Christopher Capozzola
The Daylight Gate
by Jeanette Winterson
Grove Press. 240 pages, $18.
This novel about the 1612 trial of the “Lancashire Witches” is based on a contemporary account by lawyer Thomas Potts: The Wonderfull Discoverie of Witches in the Countie of Lancashire. The word “wonderful” had a considerably less positive meaning at the time than it does now, and Potts’ account is hardly objective. Potts shared the official government view of “popery” (Catholicism) and “witchery” (broadly interpreted) as set forth by the very Protestant King James, who wrote a book about demons as part of his mission to rid England and Scotland of both. Jeanette Winterson’s account is hardly objective either, and she explains in an introduction that she has tampered slightly with the historical facts. She’s known for her historical fiction, in which love between women is often a major plot element.
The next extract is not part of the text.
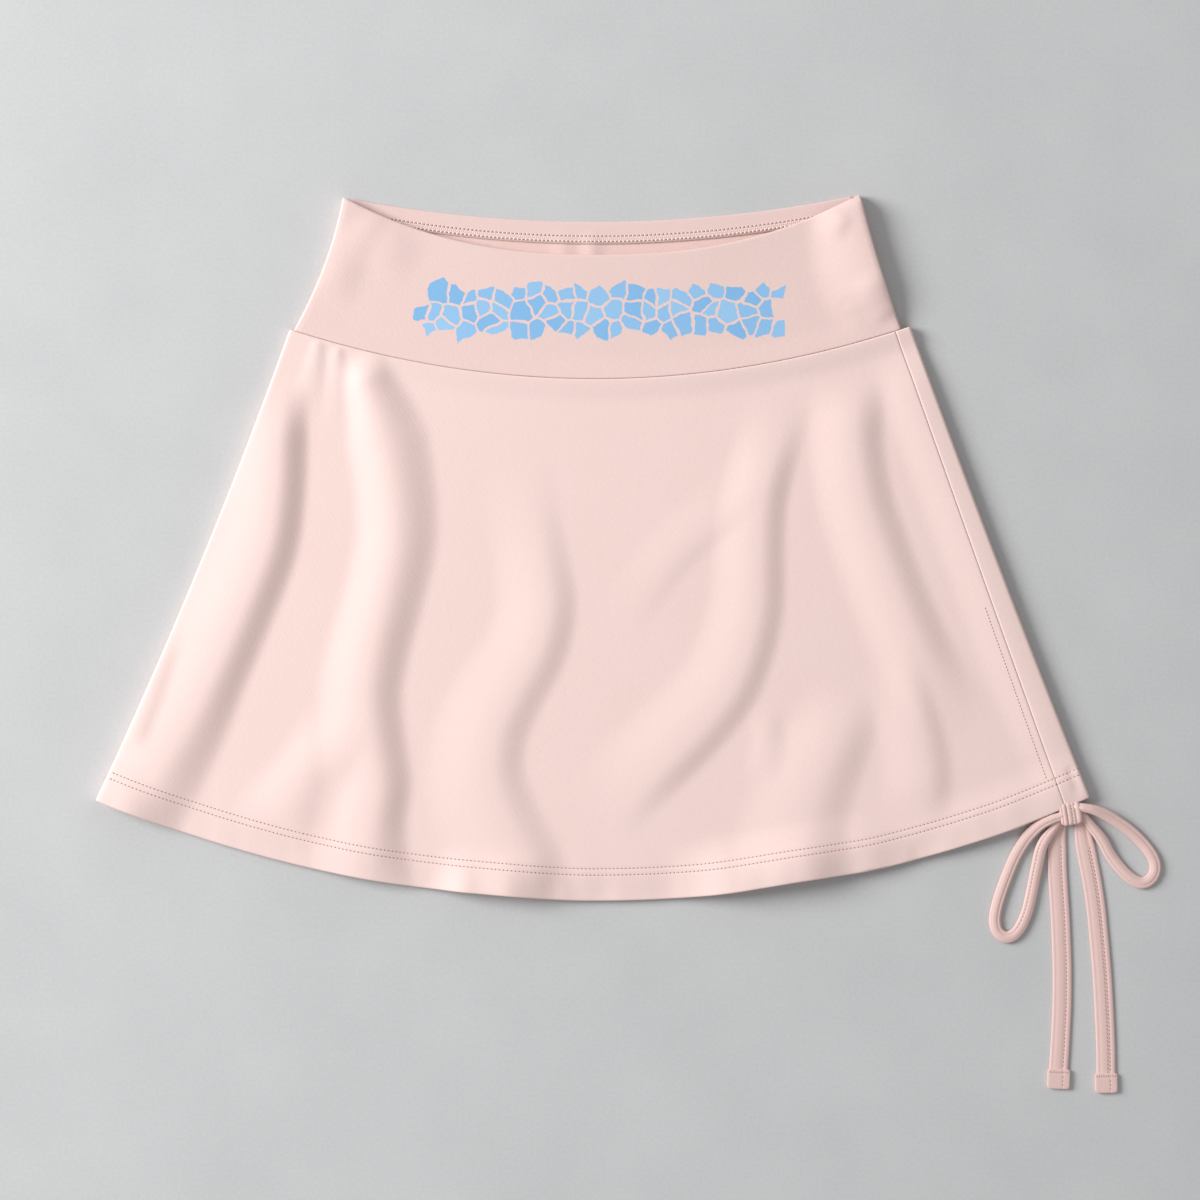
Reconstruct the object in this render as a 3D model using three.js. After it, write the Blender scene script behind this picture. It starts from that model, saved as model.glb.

In this novel, the independent Lancashire gentlewoman Alice Nutter (an actual person) is acquainted with William Shakespeare, whom she had formerly welcomed into her house in London, “like a northern woman.” Generosity is Alice’s strength and her fatal flaw. While living in London, Alice was introduced to the Dark Arts and a beautiful fellow-traveler, Elizabeth, with whom she had a passionate affair. The ending of this beautifully written, heartbreaking novel is Shakespearean, but composed in the simple language of a traditional ballad. Winterson is so good at casting spells that it’s fortunate for her that she doesn’t live in an era when “witchery” was a dangerous hobby.